There’s a deeper distinction here too. AI excels at probabilistic tasks - systems that can tolerate errors like chatbots, content recommendation, and basic support. But deterministic systems, where a correct answer is required 100% of the time, are actually strengthened by AI as a complementary layer. A system that provides the correct answer six out of ten times is useless for underwriting, payroll, or regulatory compliance. These processes demand 100% consistency.
LLMs interpret human intent. Deterministic systems execute actual work. The deterministic systems aren’t being disrupted, the operator is. Workday sits firmly on the deterministic side.
Going Into Earnings
The risk tonight isn’t that Workday’s business is broken. The evidence across every angle - ground-level developer sentiment, pricing model analysis, compliance architecture, regulatory barriers - points to a significant disconnect between the market’s pricing and the actual threat from AI disruption.
Even if management articulates the distinction between Workday and genuinely vulnerable SaaS names, gives strong guidance, successfully addresses the AI fear narrative and goes unchallenged on the call, the stock likely sells off further. If they clearly communicate that pipeline is strong, retention rates haven’t moved, and that their compliance moat and AI architecture make them fundamentally different from point-solution SaaS, I expect another sell-off tonight. And probably another when Salesforce reports. The market isn’t in a mood to listen.

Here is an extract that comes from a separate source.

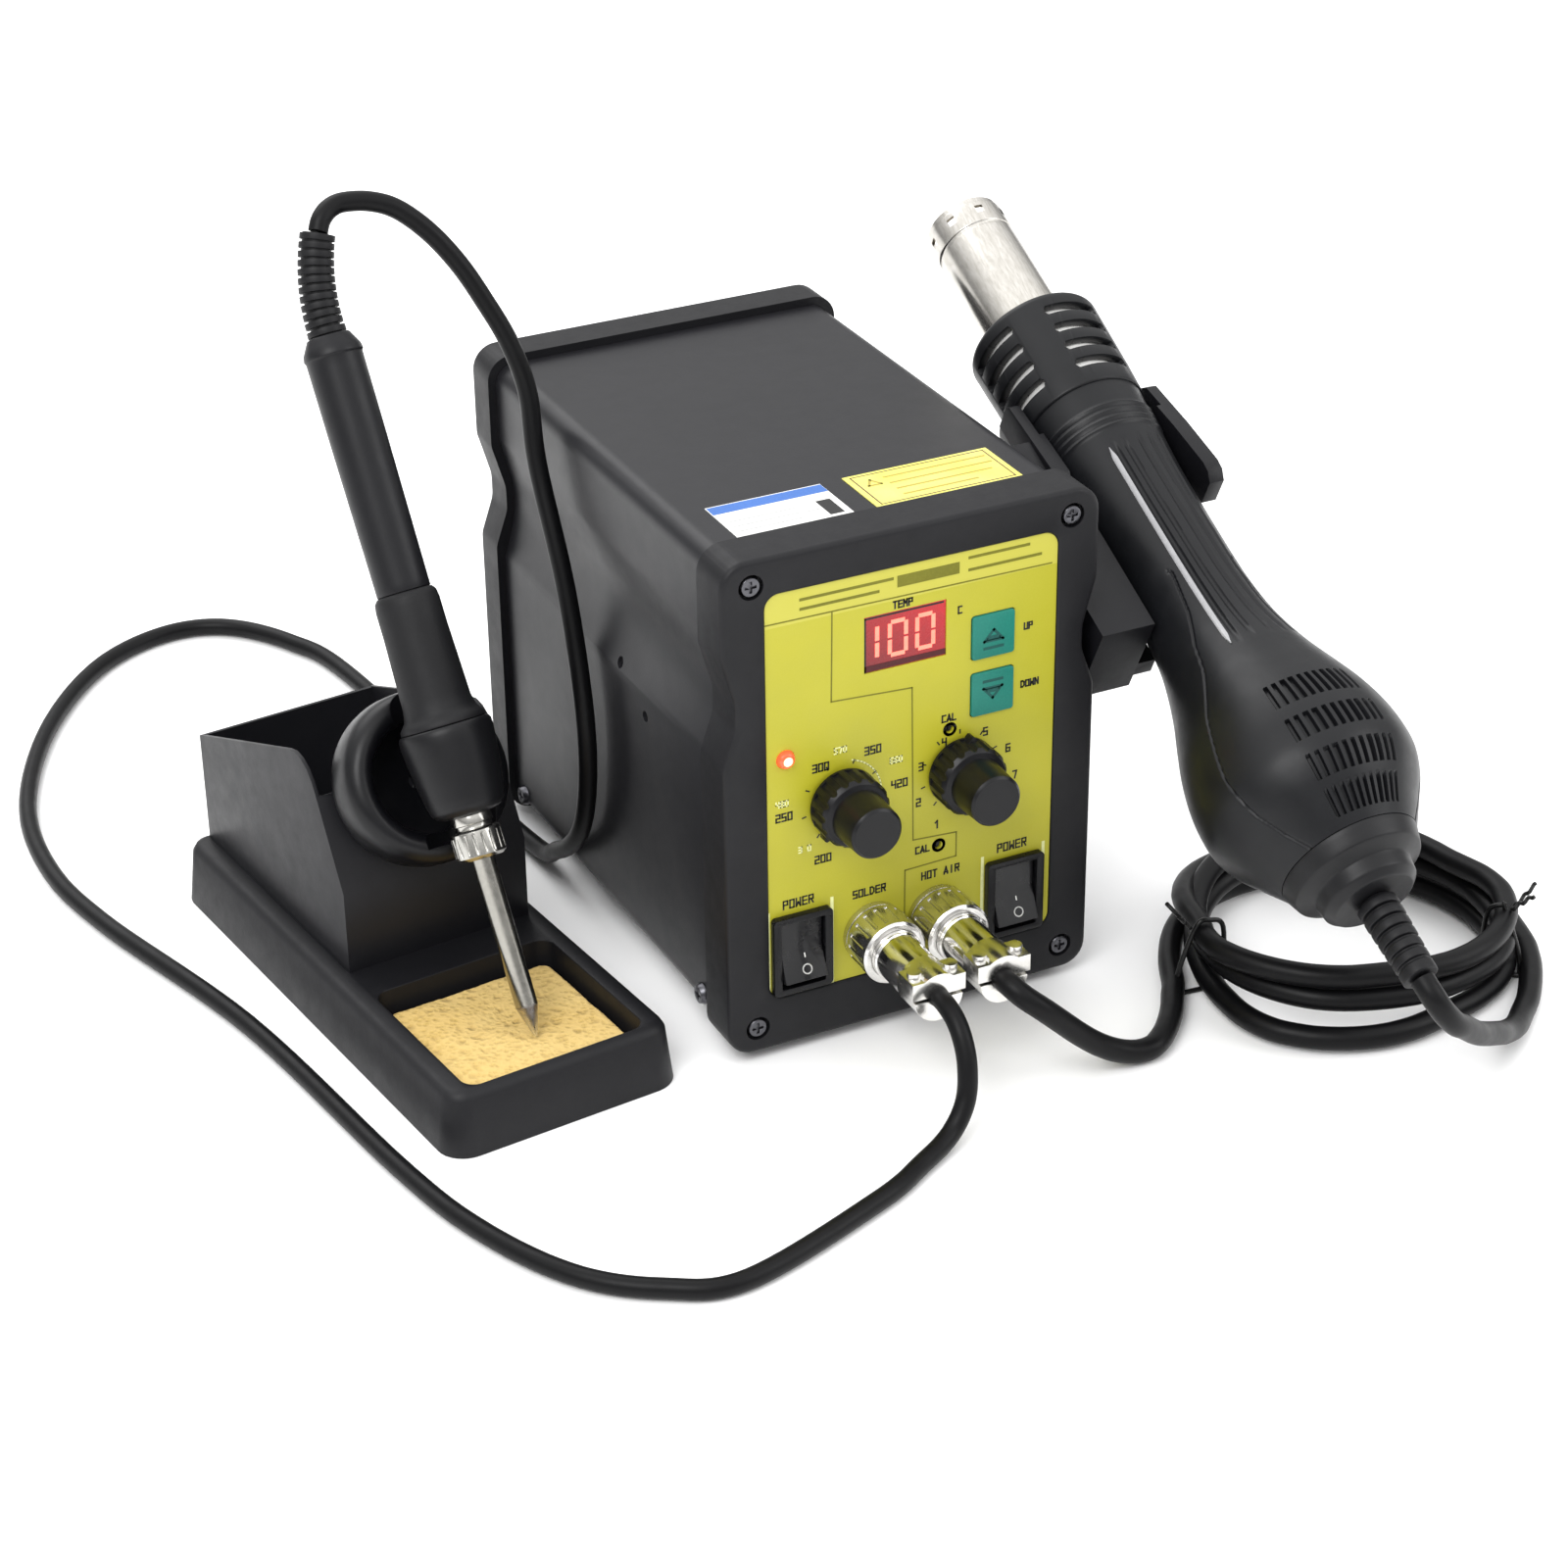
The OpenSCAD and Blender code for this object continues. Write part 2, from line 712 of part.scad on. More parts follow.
module fan_rotor() {
  color("#303034") on_gun() {
    rod(6.5, 192, 206);
    rod(1.5, 205, 216);
    for (k = [0:6])
      rotate([0, 0, 360 * k / 7]) translate([5.5, 0, 199]) rotate([38, 0, 0])
        brick(0, fan_r - 5.5, -0.8, 0.8, -6, 6);
  }
}

module fan_motor() {
  color("#7d8087") on_gun() difference() {
    union() {
      rod(12, 208, 227);
      for (k = [0:2])
        rotate([0, 0, 30 + 120 * k]) brick(8, 25.4, -2, 2, 211, 215);
    }
    rod(1.55, 207, 217);
  }
}

// Stand and iron

module in_stand() {
  placed() translate([stand_x, stand_y, 0]) rotate([0, 0, stand_yaw]) children();
}

module on_iron() {
  in_stand() translate([iron_u, tip_v, tip_z]) rotate([iron_slope - 90, 0, 0]) children();
}

module stand_base() {
  color("#28282c") in_stand() difference() {
    hull()
      for (u = [8, base_w - 8])
        for (v = [8, base_l - 8])
          translate([u, v, 0]) rotate_extrude() polygon([[0, 0], [8, 0], [6.2, base_h - 2.5],
            [5.2, base_h - 0.8], [3.6, base_h], [0, base_h]]);
    translate([base_w / 2, 31, 8]) linear_extrude(20) rounded(52, 52, 4);
    translate([base_w / 2, base_l / 2, -1]) linear_extrude(5.5) rounded(base_w - 10, base_l - 10, 4);
  }
}

module stand_box() {
  color("#2d2d32") in_stand() difference() {
    union() {
      for (u = [8, 61])
        translate([u, 0, 0]) rotate([90, 0, 90]) linear_extrude(1) polygon([[70, base_h], [70, 42],
          [82.2, 65.5], [84.2, 69], [86.8, 71.8], [90, 73.5], [93.5, 74], [97, 73.1],
          [157, 50.5], [157, base_h]]);
      translate([8, 0, 0]) rotate([90, 0, 90]) linear_extrude(54) polygon([[70, base_h], [70, 42],
        [82.2, 65.5], [83.1, 65], [71, 41.8], [71, base_h]]);
      brick(8, 62, 156, 157, base_h, 50.5);
      brick(8, 62, 70, 157, base_h, base_h + 1);
    }
    translate(cup_at) rotate([90 - cup_lean, 0, 0]) rod(2.1, -30, 0);
  }
}

module holder_cup() {
  color("#17171a") difference() {
    in_stand() translate(cup_at) rotate([90 - cup_lean, 0, 0]) difference() {
      rotate_extrude() polygon([[0, -16.2], [cup_r - 1.6, -16.2], [cup_r - 0.4, -14], [cup_r, -11],
        [cup_r, -5], [cup_r - 0.5, -2.8], [cup_r - 1.6, -1.1], [cup_r - 3, -0.2], [cup_r - 4.2, 0],
        [cup_hole_r + 2.2, -0.4], [cup_hole_r + 0.7, -1.8], [cup_hole_r, -4], [cup_hole_r, -12],
        [0, -12]]);
      rod(2, -30, 0);
    }
    on_iron() rod(13, 54, 200);
  }
}

module sponge() {
  color("#dcc060") in_stand() translate([base_w / 2, 31, 8]) difference() {
    linear_extrude(5) rounded(48, 46, 2.5);
    translate([0, -6, 3.6]) linear_extrude(3) circle(4);
  }
}

module iron_tip() {
  color("#9a9690") on_iron() rotate_extrude() polygon([[0, 0], [0.4, 0], [barrel_r - 0.4, 7.2],
    [barrel_r, 8.4], [barrel_r - 0.5, 8.4], [barrel_r - 0.5, 46], [0, 46]]);
}

module iron_barrel() {
  color("silver") on_iron() rotate_extrude() polygon([[barrel_r - 0.45, 8.4], [barrel_r, 8.4],
    [barrel_r, 50.1], [4.2, 50.1], [4.2, 52], [barrel_r - 0.45, 52]]);
}

module iron_nut() {
  color("silver") on_iron() difference() {
    rotate_extrude() polygon([[barrel_r + 0.05, 48.3], [5.6, 48.3], [6.65, 49.2], [6.65, 55.6],
      [6.1, 56.2], [4.9, 56.4], [4.9, 57.4], [5.4, 57.6], [5.4, 60], [4.25, 60], [4.25, 50.05],
      [barrel_r + 0.05, 50.05]]);
    for (k = [0:17])
      rotate([0, 0, 20 * k]) translate([6.95, 0, 49.8]) cylinder(r = 0.5, h = 5, $fn = 24);
  }
}

module iron_collar() {
  color("#202024") on_iron() rotate_extrude() polygon([[0, 52.1], [4.2, 52.1], [4.2, 60.05],
    [6.6, 60.05], [8.4, 60.6], [9.7, 62], [10.4, 64.6], [11.3, 70], [12, 76], [12.4, 80.5],
    [12.3, 82.6], [11.8, 83.6], [5.5, 83.6], [5.5, 96], [0, 96]]);
}

module iron_grip() {
  color("#26262a") on_iron() rotate_extrude() polygon([[5.5, 83.65], [11.4, 83.65], [11.2, 85],
    [9.6, 87], [9, 90], [8.8, 98], [8.5, 109], [8.5, 116], [8.2, 118.2], [7.3, 119.4], [5.5, 119.4]]);
}

module iron_handle() {
  color("#303034") on_iron() rotate_extrude() polygon([[0, 96.1], [5.5, 96.1], [5.5, 119.45],
    [7.1, 119.45], [7.2, 135], [7.4, 160], [7.5, 182], [7.9, 182.4], [7.6, 184], [5.6, 187.6],
    [0, 187.6]]);
}

module iron_relief() {
  color("#1c1c1e") on_iron() {
    rod(3.9, 187.6, 190);
    rod(5.1, 188, 189.5);
    rotate([0, 0, 60]) translate([0, -57.3, 190]) {
      rotate([0, 90, 0]) rotate([0, 0, 90]) rotate_extrude(angle = 24, $fn = 96)
        translate([57.3, 0]) circle(3.9, $fn = 32);
      for (k = [0:10])
        rotate([2.2 * k + 0.3, 0, 0]) translate([0, 57.3, 0]) cylinder(r = 5 - 0.04 * k, h = 1.5);
    }
  }
}

// Cords

module tube(route, r, steps) {
  p = smooth(route, steps);
  t = directions(p);
  m = len(p) - 1;
  sides = 10;
  ring = [for (i = 0, n = across([0, 0.3, 1], t[0]); i <= m;
    n = across(n, t[min(i + 1, m)]), i = i + 1)
    for (k = [0:sides - 1])
      p[i] + r * (cos(36 * k) * n + sin(36 * k) * cross(t[i], n))];
  wall = [for (i = [0:m - 1]) for (k = [0:sides - 1]) for (half = [0, 1])
    let (a = i * sides + k, b = i * sides + (k + 1) % sides)
    half == 0 ? [a, a + sides, b + sides] : [a, b + sides, b]];
  polyhedron(points = ring, faces = concat([[for (k = [0:sides - 1]) k]], wall,
    [[for (k = [sides - 1:-1:0]) m * sides + k]]), convexity = 8);
}

module iron_cord() {
  color("#1a1a1c") placed() tube(iron_route, iron_cord_d / 2, 2);
}

module air_lead() {
  color("#1a1a1c") placed() {
    tube(air_route_a, air_cord_d / 2, 2);
    tube(air_route_b, air_cord_d / 2, 2);
  }
}

module air_coil() {
  color("#1a1a1c") placed() translate([coil_at[0], coil_at[1], 0]) rotate_extrude()
    polygon([[coil_r - 9.8, 3], [coil_r - 7.6, 0.3], [coil_r + 7.6, 0.3], [coil_r + 9.8, 3],
      [coil_r + 9.8, 19], [coil_r + 7.6, 21.6], [coil_r - 7.6, 21.6], [coil_r - 9.8, 19]]);
}

case_shell();
base_plate();
front_bezel();
rear_bezel();
front_panel();
rear_panel();
case_screws();
rubber_feet();
top_labels();
display_window();
display_module();
control_board();
cal_trimmers();
transformer_core();
transformer_coil();
potentiometers();
temp_shaft();
air_shaft();
temp_knob();
air_knob();
up_button();
down_button();
iron_switch_frame();
iron_rocker();
air_switch_frame();
air_rocker();
status_led();
panel_sockets();
iron_plug_shell();
iron_plug_ring();
air_plug_shell();
air_plug_ring();
cable_clamps();
mains_inlet();
fuse_drawer();
gun_bracket();
bracket_screws();
nozzle_pipe();
gun_heater();
heat_guard();
gun_upper_shell();
gun_lower_shell();
gun_tail();
gun_relief();
fan_rotor();
fan_motor();
stand_base();
stand_box();
holder_cup();
sponge();
iron_tip();
iron_barrel();
iron_nut();
iron_collar();
iron_grip();
iron_handle();
iron_relief();
iron_cord();
air_lead();
air_coil();
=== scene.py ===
import json
import math

import bmesh
import bpy
from mathutils import Matrix, Vector, noise

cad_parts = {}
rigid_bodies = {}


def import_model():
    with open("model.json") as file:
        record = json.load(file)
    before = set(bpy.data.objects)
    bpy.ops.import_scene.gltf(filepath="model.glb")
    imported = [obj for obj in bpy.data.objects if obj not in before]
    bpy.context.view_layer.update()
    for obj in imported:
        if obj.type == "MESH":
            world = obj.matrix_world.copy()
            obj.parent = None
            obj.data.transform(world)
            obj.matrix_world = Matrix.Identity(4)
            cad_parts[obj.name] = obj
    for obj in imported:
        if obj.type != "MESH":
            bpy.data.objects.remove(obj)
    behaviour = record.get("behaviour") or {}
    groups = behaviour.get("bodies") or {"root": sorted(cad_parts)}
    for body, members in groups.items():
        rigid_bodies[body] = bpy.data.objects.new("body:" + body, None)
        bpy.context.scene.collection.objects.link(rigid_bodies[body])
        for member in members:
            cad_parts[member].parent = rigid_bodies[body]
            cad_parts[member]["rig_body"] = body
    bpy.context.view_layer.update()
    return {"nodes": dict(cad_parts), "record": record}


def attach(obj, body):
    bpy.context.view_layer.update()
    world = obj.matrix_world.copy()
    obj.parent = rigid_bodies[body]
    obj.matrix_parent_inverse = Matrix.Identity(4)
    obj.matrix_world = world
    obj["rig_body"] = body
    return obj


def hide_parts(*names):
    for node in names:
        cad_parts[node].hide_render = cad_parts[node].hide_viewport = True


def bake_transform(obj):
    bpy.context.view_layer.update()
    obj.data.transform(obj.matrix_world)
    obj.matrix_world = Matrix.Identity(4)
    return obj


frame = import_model()
NODES = frame["nodes"]

# ---- places, in millimetres from the middle of the panel's foot, turned into the row frame
SHIFT = (18.1, -28.7)


def at(x, y, z):
    """A point of the row frame, in metres."""
    return Vector(((x + SHIFT[0]) / 1000, (y + SHIFT[1]) / 1000, z / 1000))


def place(x, y, z, *turns):
    """A local frame in millimetres with its origin at (x, y, z), turned about its own axes in order."""
    m = Matrix.Translation(at(x, y, z))
    for axis, angle in turns:
        m = m @ Matrix.Rotation(math.radians(angle), 4, axis)
    return m @ Matrix.Scale(0.001, 4)


def facing(x, z):
    """A local frame on the panel: X right, Y up, Z out towards the user."""
    return place(x, 0, z, ("X", 90))


STAND = place(-134.5, -7.5, 0, ("Z", 6.5))
GUN = place(87, 134.2, 164.3, ("X", 116.4))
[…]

But this is a sentiment and valuation story, not a fundamental business deterioration story. The market applied a generic narrative uniformly across the entire sector without differentiating between Saas companies.
That’s a potentially meaningful mispricing - if you’re willing to be patient for 12 to 18 months while the dust settles.
Not financial advice. Based on publicly available information and research.